Em Moscou e em São Petersburgo, onde também nasceu Putin, o oligarca Prigozhin é apelidado de "chefe de Putin".

Para o padrão Putin de eliminação dos causadores de incômodos, o acordo de pacificação soa estranho. E coube ao capacho de Putin, que preside Belarus, a sua costura, com concessão de anistia ampla. E, também, a continuação dos contratos com a Wagner, com foco principal na África como informou o ministro das relações exteriores Sergey Lavrov.

Tudo igual a antes, como se nada de grave tivesse acontecido.

Para muitos, não houve tentativa de golpe, mas encenação, com Putin e Prigozhin, velhos amigos, a jogar de mão.

A marcha rebelde da Wagner sob ordens de Prigozhin, restou interrompida quando estava próxima a Moscou, cerca de 200 km. A partida foi de Rostov, onde funciona uma espécie de observatório da guerra da Ucrânia.

A real meta da marcha seria fazer pressão e criar um clima para a queda do ministro da defesa, Sergei Shoigu.

A lembrar que a estratégica tomada da cidade ucraniana de Bakhmut, com atrocidades a violar as regras do Direito Internacional, deveu-se à ação da Wagner. E a Wagner já carregava o prestígio de atuação fundamental da Síria, na manutenção do ditador sírio.

Logo depois do sucesso em Bakhmut, que virou terra arrasada, Prigozhin, em discurso a correspondentes de guerra, atacou o ministério da defesa russo. Chamou de corruptos todos os membros da pasta.

Na mesma entrevista, Prigozhin atacou, ainda, os integrantes do estado maior das Forças Armadas russas atribuindo a eles a responsabilidade do envio ao campo de batalha de jovens e destreinados soldados.

A cogitada armação serviu, segundo propala-se, para Putin se mostrar como líder forte, a ganhar força para num futuro próximo demitir Shoigu.

No momento, Prigoshin saiu de cena. Deixou São Petersburgo num automóvel e ninguém sabe para onde se deslocou. Na partida, foi aclamado nas ruas como herói e como candidato à sucessão de Putin, em 2024.

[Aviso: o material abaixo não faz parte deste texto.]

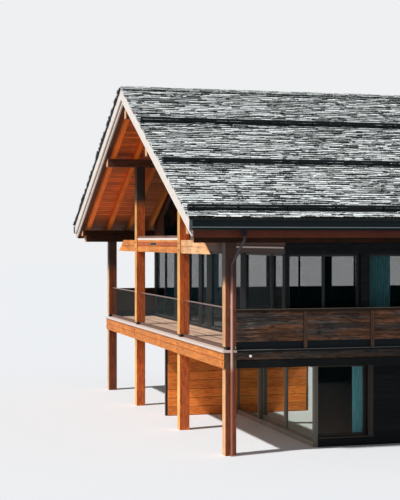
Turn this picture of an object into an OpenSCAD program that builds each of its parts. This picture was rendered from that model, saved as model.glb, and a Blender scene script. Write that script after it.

Prigoshin poderá já estar no Sudão, onde a sua empresa Meroe Gold explora minas de ouro. Minas dadas em pagamento pela proteção da Wagner. Os contratos envolvem segurança a empresas e aos empresários envolvidos no ramo da mineração.

Financiada pelo Kremlin, a Wagner mantém mercenários no Mali, Sudão, Burkina Faso e Moçambique. A saída dela significaria um duro golpe à influência de Putin na África.

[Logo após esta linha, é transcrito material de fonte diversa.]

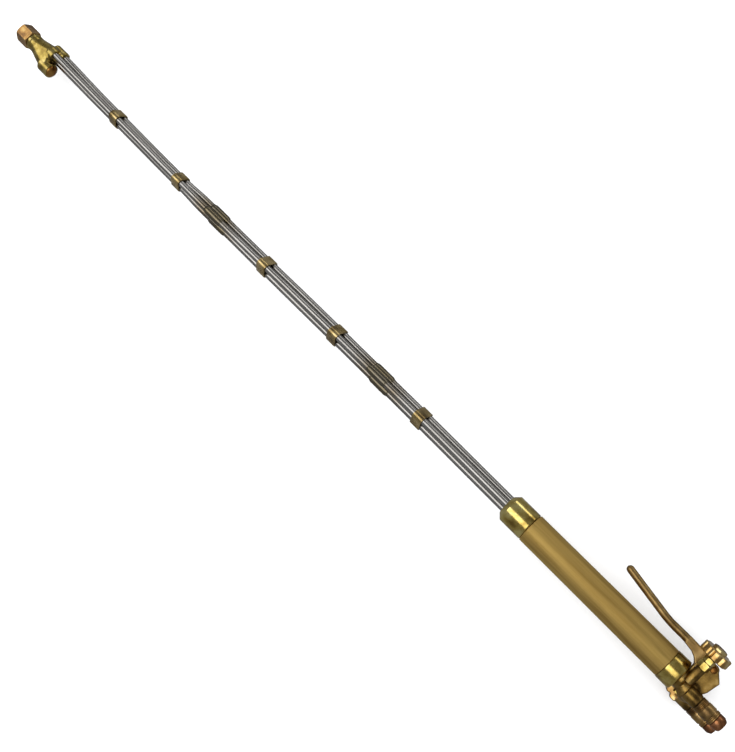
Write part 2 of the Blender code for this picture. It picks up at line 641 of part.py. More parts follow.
# Hose inlets with their check valves
for gas, (side, up) in INLETS.items():
    line = {"origin": (0, side, up)}
    start = ARM_END + GAP
    turned(
        gas + "_check_valve", COPPER,
        [(1077.0, 4.9), (start, 4.9), (start, HOUSING_RADIUS - 0.5), (start + 0.6, HOUSING_RADIUS),
         (HOUSING_END - 0.6, HOUSING_RADIUS), (HOUSING_END, HOUSING_RADIUS - 0.6)],
        [(1077.0, 2.2), (start + 3.0, 2.2), (start + 3.0, 5.0), (HOUSING_END, 5.0)], steps=24, **line)
    turned(
        gas + "_end_nut", COPPER,
        [(HOUSING_END - 8.0, 4.7), (HOUSING_END + GAP, 4.7), (HOUSING_END + GAP, END_NUT_RADIUS - 0.6),
         (HOUSING_END + 0.9, END_NUT_RADIUS), (LENGTH - 3.2, END_NUT_RADIUS), (LENGTH, 5.9)],
        [(HOUSING_END - 8.0, 3.1), (LENGTH - 5.0, 3.1), (LENGTH, 4.2)], steps=24, **line)
    poppet_end = HOUSING_END - 8.0 - GAP
    turned(gas + "_check_poppet", STEEL,
           [(poppet_end - 2.6, 3.0), (poppet_end - 2.1, 3.8), (poppet_end, 3.8)], steps=14, **line)
    spring(gas + "_check_spring", 2.9, 0.4, CHECK_SPRING_START, poppet_end - 2.9, 3, (0, side, up), X_AXIS)
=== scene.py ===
import math

import bmesh
import bpy
from mathutils import Matrix, Vector


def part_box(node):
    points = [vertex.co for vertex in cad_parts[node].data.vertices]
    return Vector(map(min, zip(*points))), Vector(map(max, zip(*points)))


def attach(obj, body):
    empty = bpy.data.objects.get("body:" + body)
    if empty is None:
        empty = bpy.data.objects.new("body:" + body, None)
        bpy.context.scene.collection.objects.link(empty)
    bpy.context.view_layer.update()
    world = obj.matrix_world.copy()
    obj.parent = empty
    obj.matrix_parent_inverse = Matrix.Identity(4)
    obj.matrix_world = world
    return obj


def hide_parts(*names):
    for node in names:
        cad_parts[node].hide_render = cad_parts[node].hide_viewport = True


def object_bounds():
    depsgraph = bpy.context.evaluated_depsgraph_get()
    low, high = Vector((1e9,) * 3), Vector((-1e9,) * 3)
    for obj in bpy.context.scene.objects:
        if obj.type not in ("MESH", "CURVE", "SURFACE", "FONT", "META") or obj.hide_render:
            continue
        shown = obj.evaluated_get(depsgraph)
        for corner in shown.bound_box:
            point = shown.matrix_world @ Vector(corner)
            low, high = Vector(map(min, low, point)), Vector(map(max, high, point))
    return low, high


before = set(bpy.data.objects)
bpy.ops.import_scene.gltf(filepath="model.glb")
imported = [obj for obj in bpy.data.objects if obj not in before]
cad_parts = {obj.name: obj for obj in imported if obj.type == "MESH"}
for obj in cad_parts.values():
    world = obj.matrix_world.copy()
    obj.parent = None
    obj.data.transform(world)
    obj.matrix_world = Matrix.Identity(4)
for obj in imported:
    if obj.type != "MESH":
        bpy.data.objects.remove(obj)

cad_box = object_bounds()
MM = 0.001

# ---------------------------------------------------------------------------------------------
# Where everything is: the torch lies on its side along X. Stations are counted in millimetres
# from the tip nut's front face, and the barrel of the handle gives the torch's axis.
# ---------------------------------------------------------------------------------------------
barrel_low, barrel_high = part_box("handle_barrel")
AXIS = Vector((
    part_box("tip_nut")[0].x,
    (barrel_low.y + barrel_high.y) / 2,
    (barrel_low.z + barrel_high.z) / 2,
))


def at(station, side=0.0, up=0.0):
    """A point on or beside the torch's axis, from millimetres."""
    return AXIS + Vector((station, side, up)) * MM


def station_of(x):
    """The station in millimetres of a frame X in metres."""
    return (x - AXIS.x) / MM


# ---------------------------------------------------------------------------------------------
# Camera: over the handle's rear half, tipped back towards the head and turned so that the torch
# runs from corner to corner.
# ---------------------------------------------------------------------------------------------
CAMERA_STATION = 943.3
CAMERA_SIDE = -7.2
CAMERA_HEIGHT = 1014.8
CAMERA_TILT = math.radians(16.96)
CAMERA_ROLL = math.radians(44.83)
CAMERA_LENS = 47.87            # on the default 36 mm sensor

lens = bpy.data.cameras.new("camera")
lens.lens = CAMERA_LENS
camera = bpy.data.objects.new("camera", lens)
camera.matrix_world = (
    Matrix.Translation(at(CAMERA_STATION, CAMERA_SIDE, CAMERA_HEIGHT))
    @ Matrix.Rotation(CAMERA_TILT, 4, "Y")
    @ Matrix.Rotation(CAMERA_ROLL, 4, "Z")
)
bpy.context.scene.collection.objects.link(camera)
bpy.context.scene.camera = camera
bpy.context.scene.view_settings.view_transform = "Standard"


def linear(code):
    """An sRGB hex colour as the linear RGBA that nodes take."""
    channels = [int(code[index:index + 2], 16) / 255 for index in (1, 3, 5)]
    bent = [c / 12.92 if c <= 0.04045 else ((c + 0.055) / 1.055) ** 2.4 for c in channels]
    return (*bent, 1.0)


def add(tree, kind, inputs=None, **settings):
    """Adds a node. Its inputs are values, or sockets to link from."""
    made = tree.nodes.new(kind)
    for name, value in settings.items():
        setattr(made, name, value)
    for name, value in (inputs or {}).items():
        if isinstance(value, bpy.types.NodeSocket):
            tree.links.new(value, made.inputs[name])
        else:
            made.inputs[name].default_value = value
    return made


def new_material(name):
    """An empty material, its tree and its shader."""
    material = bpy.data.materials.new(name)
    material.use_nodes = True
    tree = material.node_tree
    return material, tree, tree.nodes["Principled BSDF"]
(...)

Nesse "perdido" dado por Prigoshin, a Wagner continua as suas ações bélicas comandadas pelo "ministro da defesa", Dmitri Utkin, um siberiano sanguinário e nazista. É íntimo de Putin e possui tatuado na pele símbolos nazistas. Como frisado acima, Utkin, de 52 anos, fundou a Slavonics Corps.

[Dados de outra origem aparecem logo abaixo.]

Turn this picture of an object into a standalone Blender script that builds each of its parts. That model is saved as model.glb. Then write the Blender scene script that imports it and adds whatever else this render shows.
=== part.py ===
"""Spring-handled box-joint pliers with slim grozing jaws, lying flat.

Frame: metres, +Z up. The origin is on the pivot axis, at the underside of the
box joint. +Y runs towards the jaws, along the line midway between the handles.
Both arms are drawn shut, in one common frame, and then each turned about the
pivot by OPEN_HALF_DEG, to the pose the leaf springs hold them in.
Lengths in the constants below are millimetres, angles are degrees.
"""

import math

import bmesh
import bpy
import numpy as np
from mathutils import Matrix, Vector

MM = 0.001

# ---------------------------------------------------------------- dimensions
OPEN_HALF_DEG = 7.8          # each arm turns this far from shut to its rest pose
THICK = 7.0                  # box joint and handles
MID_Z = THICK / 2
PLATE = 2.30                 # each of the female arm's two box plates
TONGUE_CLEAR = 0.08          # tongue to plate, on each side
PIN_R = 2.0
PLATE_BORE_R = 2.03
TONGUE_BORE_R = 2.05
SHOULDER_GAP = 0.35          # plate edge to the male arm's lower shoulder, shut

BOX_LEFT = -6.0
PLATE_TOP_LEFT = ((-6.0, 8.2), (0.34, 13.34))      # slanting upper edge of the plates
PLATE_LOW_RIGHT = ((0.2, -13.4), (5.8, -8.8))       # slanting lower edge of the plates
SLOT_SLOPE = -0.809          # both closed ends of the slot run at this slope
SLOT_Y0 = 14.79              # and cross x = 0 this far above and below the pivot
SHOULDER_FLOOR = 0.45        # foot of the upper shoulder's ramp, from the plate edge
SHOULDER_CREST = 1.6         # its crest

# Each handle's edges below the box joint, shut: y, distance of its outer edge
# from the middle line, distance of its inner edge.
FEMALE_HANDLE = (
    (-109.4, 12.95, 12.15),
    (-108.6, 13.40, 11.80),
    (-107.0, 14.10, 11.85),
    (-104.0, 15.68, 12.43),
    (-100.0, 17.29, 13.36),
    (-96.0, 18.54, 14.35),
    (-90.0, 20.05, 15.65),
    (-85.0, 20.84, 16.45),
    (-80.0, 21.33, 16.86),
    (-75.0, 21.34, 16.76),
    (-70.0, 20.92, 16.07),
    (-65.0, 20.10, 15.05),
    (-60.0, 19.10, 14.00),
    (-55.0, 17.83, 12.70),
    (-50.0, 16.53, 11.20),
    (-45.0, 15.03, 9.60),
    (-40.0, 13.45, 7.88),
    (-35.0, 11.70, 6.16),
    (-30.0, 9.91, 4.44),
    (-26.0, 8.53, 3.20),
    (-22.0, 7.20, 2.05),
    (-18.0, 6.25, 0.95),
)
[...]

Uma das desculpas esfarrapadas dadas por Putin para invadir a Ucrania foi a de proteger, na região do Dombass, os russos e os filorussos de ataques de organização nazista apoiada pelo presidente ucraniano Volodymyr Zelensky. Para Putin, o presidente Zelensky é nazista. Não lhe informaram ser Zelensky um judeu.

O dissidente russo Ilya Panomarev, que fugiu para a Ucrânia em 2016 e fundou a chamada "Legião para a libertação da Rússia", sustenta ter havido uma encenação de golpe promovida pela dupla amiga Putin-Prigozhin. Segundo Panomarev, encenação para a Russia "sair do pântano ucraniano e migrar aos poucos para lutas em Mali e na República Centro-Africana"

Toda a milícia privada que atua sob o manto protetor de uma empresa contratada por estado nacional, representa espécie do gênero crime organizado.

A Wagner é uma organização criminosa que afronta o direito internacional público, chamado de direito das gentes, e viola os direitos naturais dos seres humanos pelas suas atrocidades.

Quando esse tipo de milícia privada passa a vender proteção no estrangeiro, quer para proteger ditaduras, quer para manter exploração extrativa de poderosos, quer para as guerras de conquistas imperialistas como a de Putin na Ucrânia, o caso passa a ser de crime organizado transnacional.